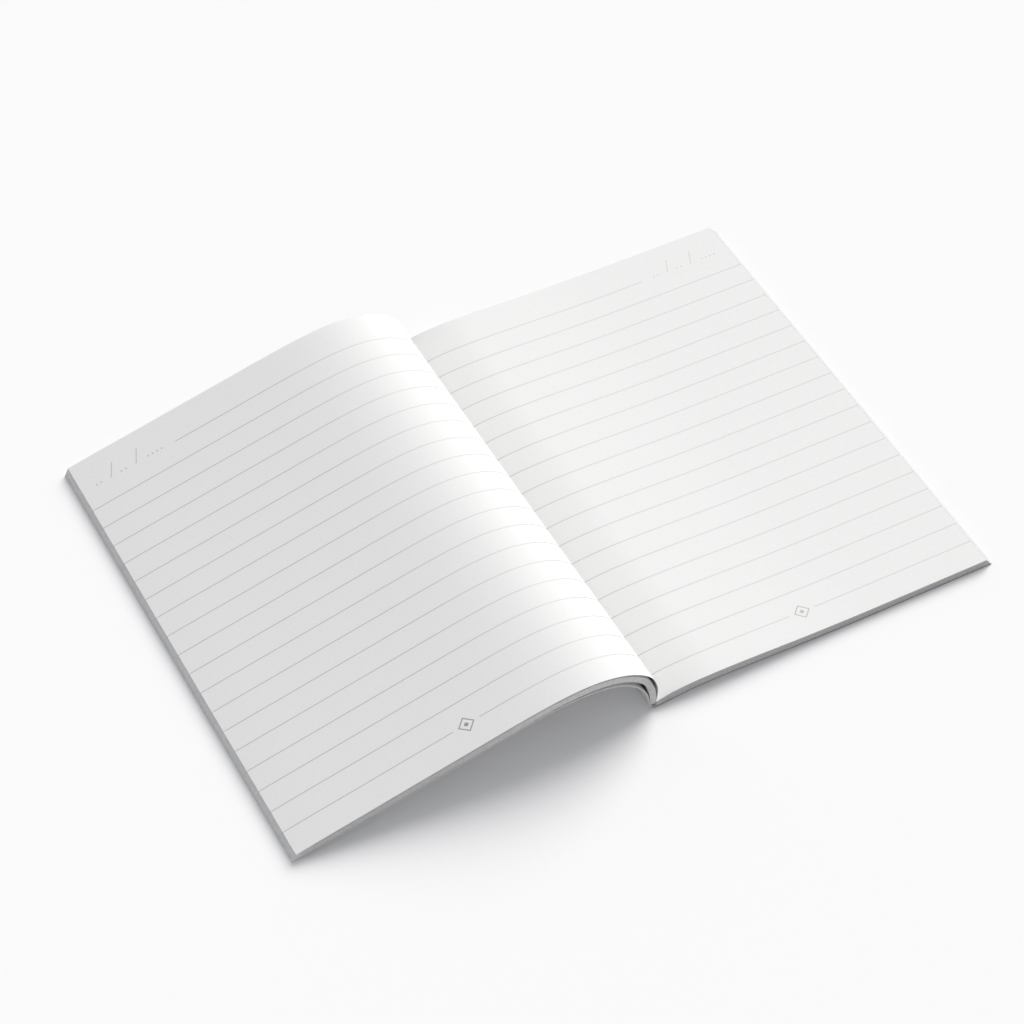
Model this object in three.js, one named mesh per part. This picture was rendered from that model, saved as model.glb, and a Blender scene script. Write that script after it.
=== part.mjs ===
// An A5 softcover ruled notebook, glued at the spine, lying open and face up.
// The right half lies nearly flat. The left half stands up from the gutter, bends over
// and runs down to the table, so there is a low arch under its cover.
// Millimetres, +X along the open spread, +Y from the tail to the head, +Z up.
// The origin is under the middle of the object's box, on the table.

import * as THREE from "three";

// Driving dimensions of the paper and the cover
const leafHeight = 210;
const leafThickness = 0.1;
const airBetweenLeaves = 0.035;
const leavesPerSide = 24;
const coverThickness = 0.6;
const coverClearance = 0.05;

// The reach of the pages and of the cover, from the foot of the spine
const rightLeafReach = 146.4;
const leftLeafReach = 145.7;
const rightCoverReach = 149.0;
const leftCoverReach = 147.6;
const lowestLeafSetback = 0.5;
const leftEdgeRise = 0.08;

// The spine strip leans over the left half while the notebook is open
const spineLeanDegrees = 19.6;
const spineFootHeight = 0.05;
const creaseGap = 0.12;

// The hot-melt glue on the inside of the spine
const glueThickness = 0.5;
const glueClearance = 0.06;
const glueEndSetback = 0.5;

// How far a leaf's flat root runs before it bends up in the gutter, first leaf and last
const rootRun = 1.05;
const lowestRootRun = 0.35;

// Where the crease between the hinge strip and the front cover lies, in spans of the arch
const creaseStation = 1.55;

// The crescent of air under the first leaf of the left half
const crescentDepth = 0.75;
const crescentMiddle = 2.6;
const crescentHalfLength = 3.4;

// The upper face of the left half: x from the gutter, height above the flat stack,
// and the air between the leaves and the cover beside each point.
const archStations = [
  { x: 0.33, rise: 4.8, coverAir: 1.2 },
  { x: 0.3, rise: 7.5, coverAir: 1.5 },
  { x: -0.65, rise: 10.9, coverAir: 1.9 },
  { x: -3.0, rise: 15.4, coverAir: 2.1 },
  { x: -7.2, rise: 19.3, coverAir: 1.85 },
  { x: -13.2, rise: 22.5, coverAir: 1.6 },
  { x: -20.2, rise: 24.5, coverAir: 1.35 },
  { x: -28.5, rise: 25.35, coverAir: 1.1 },
  { x: -38.7, rise: 24.7, coverAir: 0.7 },
  { x: -51.2, rise: 22.55, coverAir: 0.25 },
  { x: -71.2, rise: 17.95, coverAir: 0 },
  { x: -101.2, rise: 10.7, coverAir: 0 },
  { x: -135.2, rise: 2.6, coverAir: 0 },
];
const stepsInBend = 2;
const spansInBend = 8;

// How far the right half stands off the table: x from the spine's foot, and height
const rightLift = [
  { x: 0, lift: 0.05 },
  { x: 7, lift: 0.85 },
  { x: 16, lift: 1.75 },
  { x: 28, lift: 1.95 },
  { x: 45, lift: 1.5 },
  { x: 62, lift: 0.9 },
  { x: 80, lift: 0.35 },
  { x: 97, lift: 0 },
];
const rightSteps = 13;
const rightStepGrowth = 1.7;

// Colours and finish of the materials
const paperColor = 0xf4f4f3;
const coverColor = 0xd9d9d8;
const glueColor = 0xe6e0cf;
const paperRoughness = 0.92;
const coverRoughness = 0.7;
const glueRoughness = 0.45;

// Sizes that follow from the driving ones
const leafPitch = leafThickness + airBetweenLeaves;
const stackThickness = leavesPerSide * leafPitch;
const seatHeight = coverThickness + coverClearance;
const spineWidth = 2 * (stackThickness + seatHeight) + leafPitch;
const spineLean = THREE.MathUtils.degToRad(spineLeanDegrees);
const gutterHeight = seatHeight + stackThickness;

// Directions along and across the leaning spine strip, in the X-Z plane
const spineUp = new THREE.Vector2(-Math.sin(spineLean), Math.cos(spineLean));
const spineInward = new THREE.Vector2(Math.cos(spineLean), Math.sin(spineLean));
const spineFoot = new THREE.Vector2(0, spineFootHeight);

// The right leaves start behind a cover card and a glue strip that can both stand upright
const rightRootX = coverThickness + glueThickness + 2 * glueClearance;

function paperMaterial() {
  return new THREE.MeshStandardMaterial({ color: paperColor, roughness: paperRoughness, metalness: 0 });
}

function coverMaterial() {
  return new THREE.MeshStandardMaterial({ color: coverColor, roughness: coverRoughness, metalness: 0 });
}

function glueMaterial() {
  return new THREE.MeshStandardMaterial({ color: glueColor, roughness: glueRoughness, metalness: 0 });
}

// A point on the spine: so far up along its outer face, and so far in from that face
function onSpine(up, inward) {
  return spineFoot.clone().addScaledVector(spineUp, up).addScaledVector(spineInward, inward);
}

// A curve through the stations that also carries each station's extra value in its third number
function stationCurve(stations, toPoint) {
  return new THREE.CatmullRomCurve3(stations.map(toPoint));
}

const archCurve = stationCurve(
  archStations,
  (s) => new THREE.Vector3(s.x + rightRootX, s.rise + gutterHeight, s.coverAir),
);
const liftCurve = stationCurve(rightLift, (s) => new THREE.Vector3(s.x, s.lift, 0));

// The arch's upper face at a station number, with the direction into the stack of leaves
function archFrame(station) {
  const t = station / (archStations.length - 1);
  const at = archCurve.getPoint(t);
  const along = archCurve.getTangent(t);
  const inward = new THREE.Vector2(along.y, -along.x).multiplyScalar(-1).normalize();
  return { point: new THREE.Vector2(at.x, at.y), inward, coverAir: Math.max(0, at.z) };
}

// Station numbers along the arch, closer together where it bends
function archStationNumbers() {
  const numbers = [];
  for (let step = 0; step < spansInBend * stepsInBend; step += 1) {
    numbers.push(step / stepsInBend);
  }
  for (let station = spansInBend; station < archStations.length; station += 1) {
    numbers.push(station);
  }
  return numbers;
}

// Depth of the air under the first leaf at a station, zero away from the bend
function crescentAt(station) {
  const distance = Math.abs(station - crescentMiddle) / crescentHalfLength;
  return distance < 1 ? crescentDepth * Math.cos((distance * Math.PI) / 2) ** 2 : 0;
}

// How far below the arch's upper face a layer lies; a layer is a count of leaves from the top
function layerDepth(layer, station) {
  const depth = layer * leafPitch;
  const firstLeaf = leafThickness / leafPitch;
  if (layer <= firstLeaf) {
    return depth;
  }
  const shareLeft = (leavesPerSide - layer) / (leavesPerSide - 1);
  return depth + crescentAt(station) * shareLeft;
}

// One layer of the left half, from its root in the glue to its fore edge
function leftLayer(layer) {
  const share = layer / leavesPerSide;
  const root = onSpine(
    gutterHeight + leafPitch + layer * leafPitch,
    coverThickness + glueThickness + 2 * glueClearance,
  );
  const numbers = archStationNumbers();
  const run = THREE.MathUtils.lerp(rootRun, lowestRootRun, share);
  const bend = root.clone().addScaledVector(spineInward, run);
  const points = [root, bend];
  for (const number of numbers) {
    const frame = archFrame(number);
    points.push(frame.point.clone().addScaledVector(frame.inward, layerDepth(layer, number)));
  }
  const edgeX = THREE.MathUtils.lerp(-leftLeafReach, -(leftCoverReach - lowestLeafSetback), share);
  const edgeHeight = seatHeight + leftEdgeRise + stackThickness * (1 - share);
  points.push(new THREE.Vector2(edgeX, edgeHeight));
  return points;
}

// Height of the right half's underside over the table
function liftAt(x) {
  const lastX = rightLift[rightLift.length - 1].x;
  if (x >= lastX) {
    return 0;
  }
  let low = 0;
  let high = 1;
  while (high - low > 1e-7) {
    const middle = (low + high) / 2;
    if (liftCurve.getPoint(middle).x < x) {
      low = middle;
    } else {
      high = middle;
    }
  }
  return Math.max(0, liftCurve.getPoint(low).y);
}

// X positions across the right half, closer together near the gutter
function rightPositions(from, to) {
  const positions = [];
  for (let step = 0; step <= rightSteps; step += 1) {
    positions.push(THREE.MathUtils.lerp(from, to, (step / rightSteps) ** rightStepGrowth));
  }
  return positions;
}

// One layer of the right half, from its root at the glue to its fore edge
function rightLayer(layer) {
  const share = layer / leavesPerSide;
  const edgeX = THREE.MathUtils.lerp(rightLeafReach, rightCoverReach - lowestLeafSetback, share);
  return rightPositions(rightRootX, edgeX).map(
    (x) => new THREE.Vector2(x, seatHeight + stackThickness * (1 - share) + liftAt(x)),
  );
}

// A closed strip between two lines that run the same way, carried along Y.
// Its corners are counted line by line: upper and lower at the tail, then at the head.
function stripGeometry(upper, lower, endSetback) {
  const count = upper.length;
  const tail = endSetback - leafHeight / 2;
  const head = leafHeight / 2 - endSetback;
  const corners = [];
  for (const [line, y] of [[upper, tail], [lower, tail], [upper, head], [lower, head]]) {
    for (const point of line) {
      corners.push(point.x, y, point.y);
    }
  }
  const faces = [];
  const quad = (a, b, c, d) => faces.push(a, b, c, a, c, d);
  for (let i = 0; i + 1 < count; i += 1) {
    const upperTail = i;
    const lowerTail = i + count;
    const upperHead = i + 2 * count;
    const lowerHead = i + 3 * count;
    quad(upperTail, upperTail + 1, upperHead + 1, upperHead);
    quad(lowerTail, lowerHead, lowerHead + 1, lowerTail + 1);
    quad(upperTail, lowerTail, lowerTail + 1, upperTail + 1);
    quad(upperHead, upperHead + 1, lowerHead + 1, lowerHead);
  }
  quad(0, 2 * count, 3 * count, count);
  quad(count - 1, 2 * count - 1, 4 * count - 1, 3 * count - 1);
  const geometry = new THREE.BufferGeometry();
  geometry.setAttribute("position", new THREE.Float32BufferAttribute(corners, 3));
  geometry.setIndex(faces);
  geometry.computeVertexNormals();
  return geometry;
}

// A strip's lines run towards +X when its upper line is given first, and the other way round
function strip(name, upper, lower, material, endSetback = 0) {
  const runsRight = upper[upper.length - 1].x > upper[0].x;
  const geometry = runsRight
    ? stripGeometry(upper, lower, endSetback)
    : stripGeometry(lower, upper, endSetback);
  const mesh = new THREE.Mesh(geometry, material);
  mesh.name = name;
  return mesh;
}

function leafName(side, number) {
  return `leaf_${side}_${String(number + 1).padStart(2, "0")}`;
}

// A leaf fills its layer but for the air under it
function leaf(side, number, layerLine) {
  const upper = layerLine(number);
  const lower = layerLine(number + leafThickness / leafPitch);
  return strip(leafName(side, number), upper, lower, paperMaterial());
}

// The back cover lies under the right half, with its spine edge mitred for the fold
function backCover() {
  const outer = rightPositions(creaseGap, rightCoverReach).map((x) => new THREE.Vector2(x, liftAt(x)));
  const inner = rightPositions(creaseGap + coverThickness, rightCoverReach).map(
    (x) => new THREE.Vector2(x, liftAt(x) + coverThickness),
  );
  return strip("cover_back", inner, outer, coverMaterial());
}

// The spine strip: both long edges are mitred, so that it can fold square to its neighbours
function spineStrip() {
  const outer = [onSpine(creaseGap, 0), onSpine(spineWidth, 0)];
  const inner = [
    onSpine(creaseGap + coverThickness, coverThickness),
    onSpine(spineWidth - coverThickness, coverThickness),
  ];
  return strip("cover_spine", inner, outer, coverMaterial());
}

// The cover's outer face beside the arch at a station, and its inner face in from it
function coverPoint(station, inFromOuter) {
  const frame = archFrame(station);
  const depth = stackThickness + coverClearance + frame.coverAir + coverThickness - inFromOuter;
  return frame.point.clone().addScaledVector(frame.inward, depth);
}

// The hinge strip between the spine's upper crease and the crease of the front cover
function hingeStrip() {
  const foot = onSpine(spineWidth + creaseGap, 0);
  const head = coverPoint(creaseStation, 0);
  const along = head.clone().sub(foot).normalize();
  const inward = new THREE.Vector2(along.y, -along.x);
  const innerFoot = foot.clone().addScaledVector(along, coverThickness).addScaledVector(inward, coverThickness);
  const innerHead = head.clone().addScaledVector(inward, coverThickness);
  return strip("cover_hinge", [innerFoot, innerHead], [foot, head], coverMaterial());
}

// The front cover follows the arch from its crease down to the table
function frontCover() {
  const start = creaseStation + creaseGap / 2;
  const numbers = [start, ...archStationNumbers().filter((number) => number > start + 0.2)];
  const outer = numbers.map((number) => coverPoint(number, 0));
  const inner = numbers.map((number) => coverPoint(number, coverThickness));
  outer.push(new THREE.Vector2(-leftCoverReach, 0));
  inner.push(new THREE.Vector2(-leftCoverReach, coverThickness));
  return strip("cover_front", inner, outer, coverMaterial());
}

// Glue on the upper half of the spine strip, where the left leaves are rooted
function frontGlue() {
  const low = gutterHeight + leafPitch;
  const high = low + stackThickness;
  const near = coverThickness + glueClearance;
  const far = near + glueThickness;
  const inner = [onSpine(low, far), onSpine(high, far)];
  const outer = [onSpine(low, near), onSpine(high, near)];
  return strip("binding_glue_front", inner, outer, glueMaterial(), glueEndSetback);
}

// Glue that stands on the back cover's inner edge, where the right leaves are rooted
function backGlue() {
  const far = rightRootX - glueClearance;
  const near = far - glueThickness + glueClearance;
  const low = seatHeight + liftAt(far) + glueClearance;
  const high = gutterHeight;
  const top = [new THREE.Vector2(near, high), new THREE.Vector2(far, high)];
  const foot = [new THREE.Vector2(near, low), new THREE.Vector2(far, low)];
  return strip("binding_glue_back", top, foot, glueMaterial(), glueEndSetback);
}

const notebook = new THREE.Group();
notebook.add(backCover());
notebook.add(spineStrip());
notebook.add(hingeStrip());
notebook.add(frontCover());
notebook.add(backGlue());
notebook.add(frontGlue());
for (let number = 0; number < leavesPerSide; number += 1) {
  notebook.add(leaf("left", number, leftLayer));
  notebook.add(leaf("right", number, rightLayer));
}

// The box's middle goes over the origin
notebook.position.x = (leftCoverReach - rightCoverReach) / 2;
notebook.updateMatrixWorld(true);

export default notebook;
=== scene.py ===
# %% [markdown]
# # An open ruled notebook
# A softcover notebook lies open and face up. Its right half rests nearly flat on the table,
# and its left half stands up from the gutter, bends over and runs down to the table again.
# The whole object is one cross-section carried along the spine, so almost every piece here
# is a profile, worked out with numpy, that is swept from the tail of the pages to the head.

import bpy
import numpy as np
from mathutils import Matrix


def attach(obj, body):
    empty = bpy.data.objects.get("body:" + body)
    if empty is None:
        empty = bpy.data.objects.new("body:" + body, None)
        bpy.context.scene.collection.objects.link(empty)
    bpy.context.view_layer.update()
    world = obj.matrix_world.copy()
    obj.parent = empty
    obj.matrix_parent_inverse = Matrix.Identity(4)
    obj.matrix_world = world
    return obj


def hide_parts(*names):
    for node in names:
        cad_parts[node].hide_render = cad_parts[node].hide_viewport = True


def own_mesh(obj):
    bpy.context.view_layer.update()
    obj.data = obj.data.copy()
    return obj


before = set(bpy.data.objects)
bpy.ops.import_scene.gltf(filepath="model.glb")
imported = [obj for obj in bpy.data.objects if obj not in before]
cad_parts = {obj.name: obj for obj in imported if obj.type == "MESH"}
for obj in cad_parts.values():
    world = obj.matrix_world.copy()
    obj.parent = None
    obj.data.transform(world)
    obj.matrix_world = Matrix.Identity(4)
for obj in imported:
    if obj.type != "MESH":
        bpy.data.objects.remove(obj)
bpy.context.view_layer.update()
print("CAD nodes:", len(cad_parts))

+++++

| WHAT THE TASK REQUIRES |
Pull out all lines containing "Identity".

| WRITTEN RESPONSE |
    obj.matrix_parent_inverse = Matrix.Identity(4)
    obj.matrix_world = Matrix.Identity(4)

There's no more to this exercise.